Democrats also have criticized the package as a giveaway to the wealthy, stressing its cuts on taxes on capital gains and corporate dividends rather than its lower income tax rates and increases in the federal child credit. Frist dismissed that emphasis as "the old, worn-out, tired, class warfare issue."
As Mr. Bush traveled widely to sell his package, he portrayed the ailing economy as something he inherited, taking care to mention that the recession took place in 2001's first three quarters -- the beginning of his presidency. That period of negative growth was then exacerbated by that fall's terrorist attacks and corporate corruption scandals, he often said.
The intent was to place the problems' creation outside the president's control, while positioning him to gain credit for trying to fix them.
But after a $1.35 trillion tax cut in 2001, a $96 billion stimulus last fall and the new $350 billion package, it is widely agreed that Mr. Bush now has ownership of the economy for better or for worse.
Democrats hope the economy will help them score politically. They repeatedly highlight the job losses over Mr.

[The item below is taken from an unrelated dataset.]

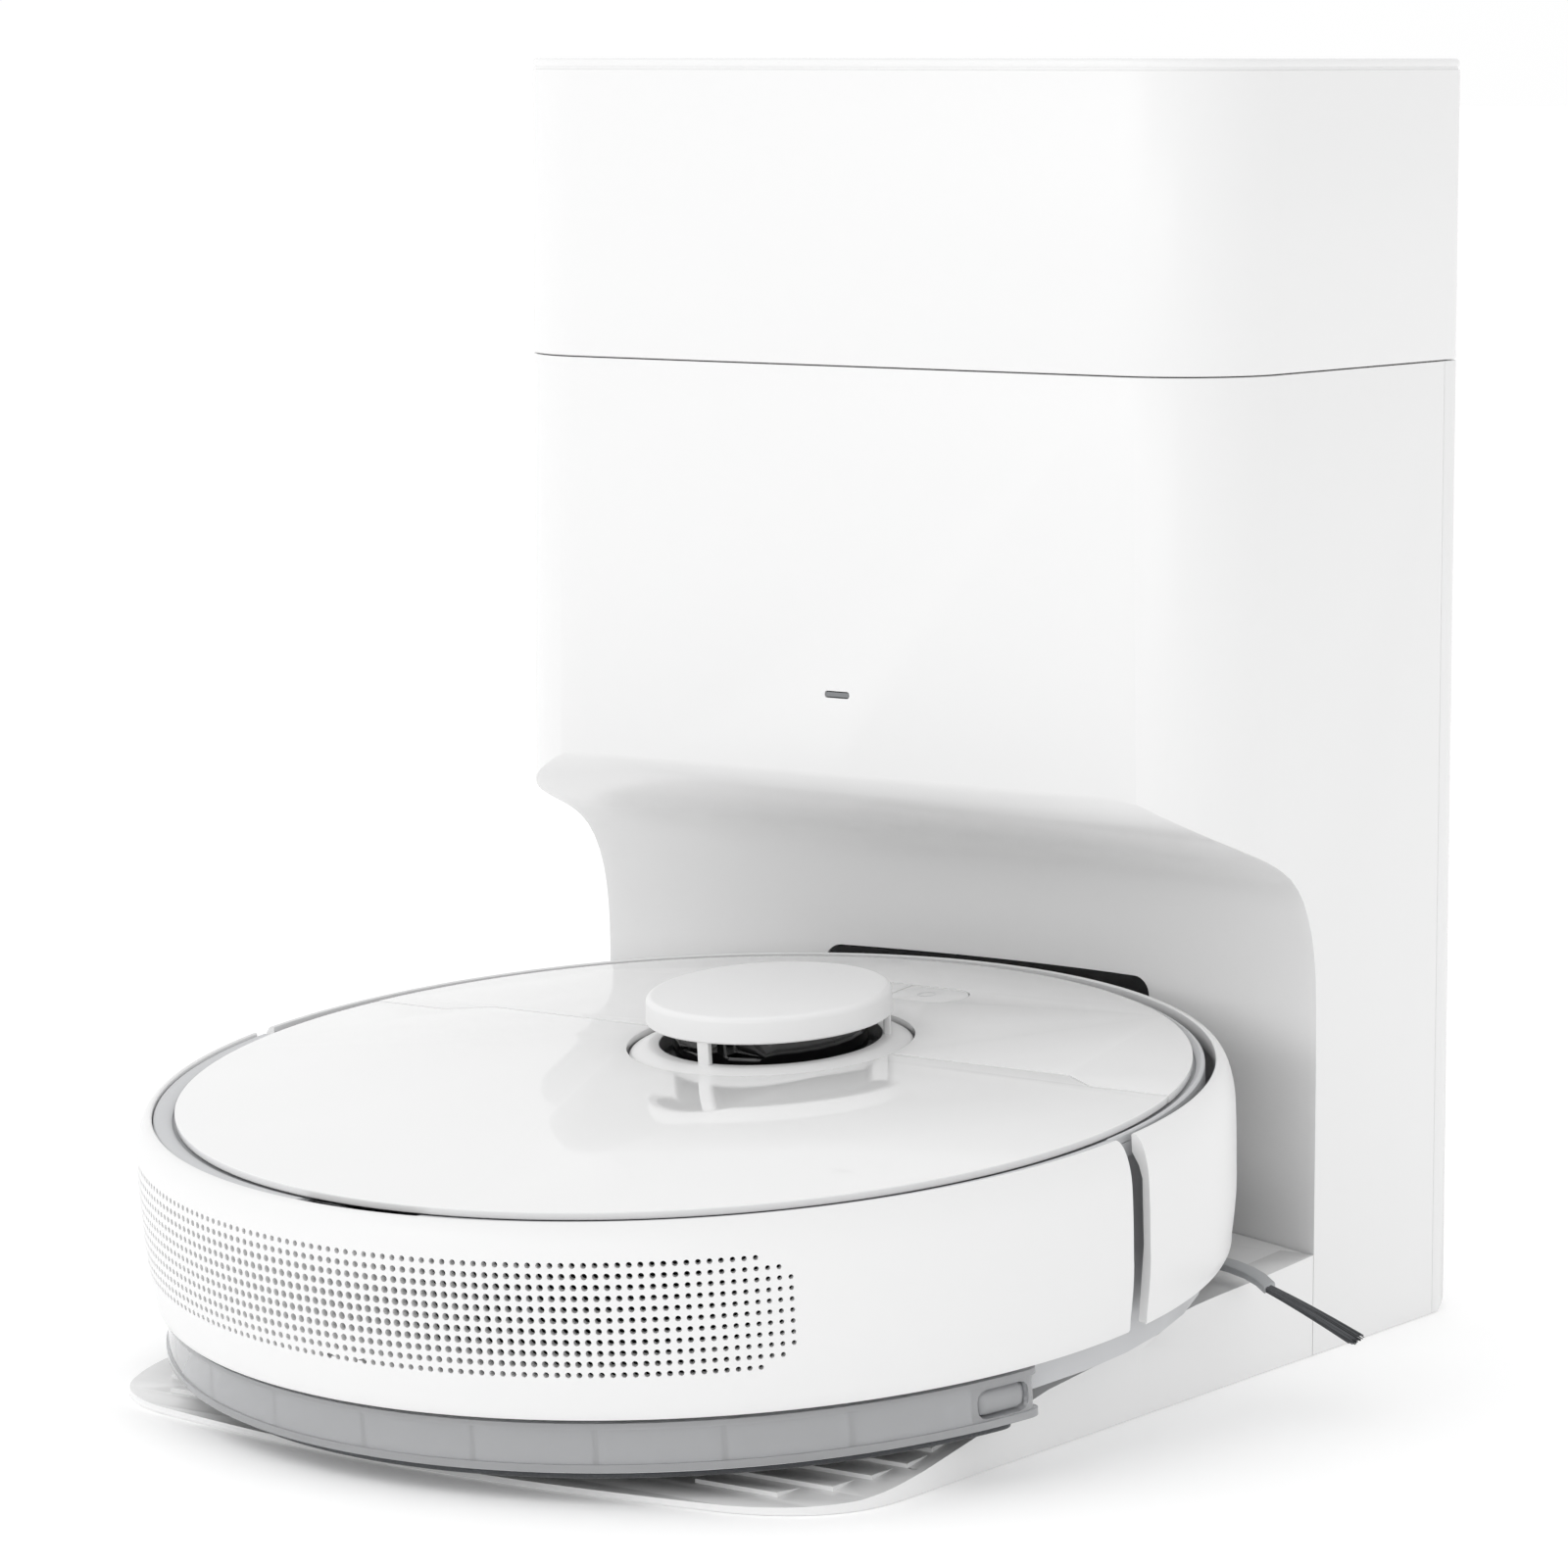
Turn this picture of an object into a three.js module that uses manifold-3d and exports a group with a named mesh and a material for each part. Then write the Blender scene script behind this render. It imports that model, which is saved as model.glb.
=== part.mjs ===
// A robot vacuum parked on its self-emptying dock. Millimetres, +Z up.
// The origin is on the floor under the centre of the robot's top plate. X is across, +Y points to the
// dock's back. The robot stands nose up on the dock's ramp, in a group of its own with its own frame:
// origin on the plane that its wheels touch, +Y forward, +Z up.
import * as THREE from "three";
import { mergeVertices } from "three/addons/utils/BufferGeometryUtils.js";
import Module from "manifold-3d";

const wasm = await Module();
wasm.setup();

// Overall sizes
const DOCK_WIDTH = 288;
const DOCK_FRONT_Y = 85;
const DOCK_BACK_Y = 246;
const DOCK_HEIGHT = 421.7;
const LID_SEAM_Z = 322;
const ROBOT_RADIUS = 175;
const ROBOT_TILT = THREE.MathUtils.degToRad(5.25);
const PLATE_TOP = 80.5;

// Clearances
const GAP = 0.4;
const RUNNING_GAP = 0.6;

// Dock
const DOCK_WALL = 3;
const FRONT_CORNER_R = 37;
const BACK_CORNER_R = 10;
const BACK_COVER_DEPTH = 15;
const RECESS_TOP_Z = 186;
const RECESS_SIDE_Y = 151.5;
const RECESS_MIDDLE_Y = 179;
const RECESS_STRAIGHT_Z = 124;
const BASE_FRONT_Y = -140;
const RAMP_LIP = 1.6;
const BAG_FLOOR_Z = 226;
const BAG_HEADROOM = 49.7;
const BAG = {
  halfWidth: 106,
  front: 132,
  back: 226,
  bottom: BAG_FLOOR_Z + 14,
  top: DOCK_HEIGHT - BAG_HEADROOM,
  wall: 1.6,
};
const PAD_R = 11;
const PAD_DEPTH = 2;
const IR_HALF_WIDTH = 66;
const IR_BOTTOM_Z = 78;
const IR_TOP_Z = 114;
const LIGHT_Z = 214.5;
const LIGHT_LENGTH = 9;
const LIGHT_HEIGHT = 1.5;
const PORT_Y = 71;
const DUCT_HALF_WIDTH = 24;
const DUCT_WALL = 2;
const CONTACT_X = 27;
const CONTACT_TRAVEL = 2;
const DOCK_FAN_X = 78;
const DOCK_FAN_Y = 211;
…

Bush's term -- 2.7 million private sector jobs. White House press secretary Ari Fleischer said Tuesday the new measure would create "more than one million jobs," but even that figure would amount to a net loss without other developments.
The bill accelerates several income tax cuts previously scheduled to take effect later in the decade, including rate cuts and the federal child credit; lowers taxes on many married couples; eases levies on investors; and allows bigger write-offs for small businesses.
Mr. Bush first forwarded his tax-cutting blueprint in January -- a $726 billion tax cut that exposed divisions among Republicans and drew skepticism from Federal Reserve Chairman Alan Greenspan.
The GOP-controlled Congress then scaled it back, with the House setting a $550 billion maximum and the Senate backing no more than $350 billion.
With three tax cuts in three years, President Bush has now put his personal stamp on economic policy -- reducing the size of government and attempting to stimulate the economy. If it doesn't respond before next year's election, he may find it hard to blame anyone else.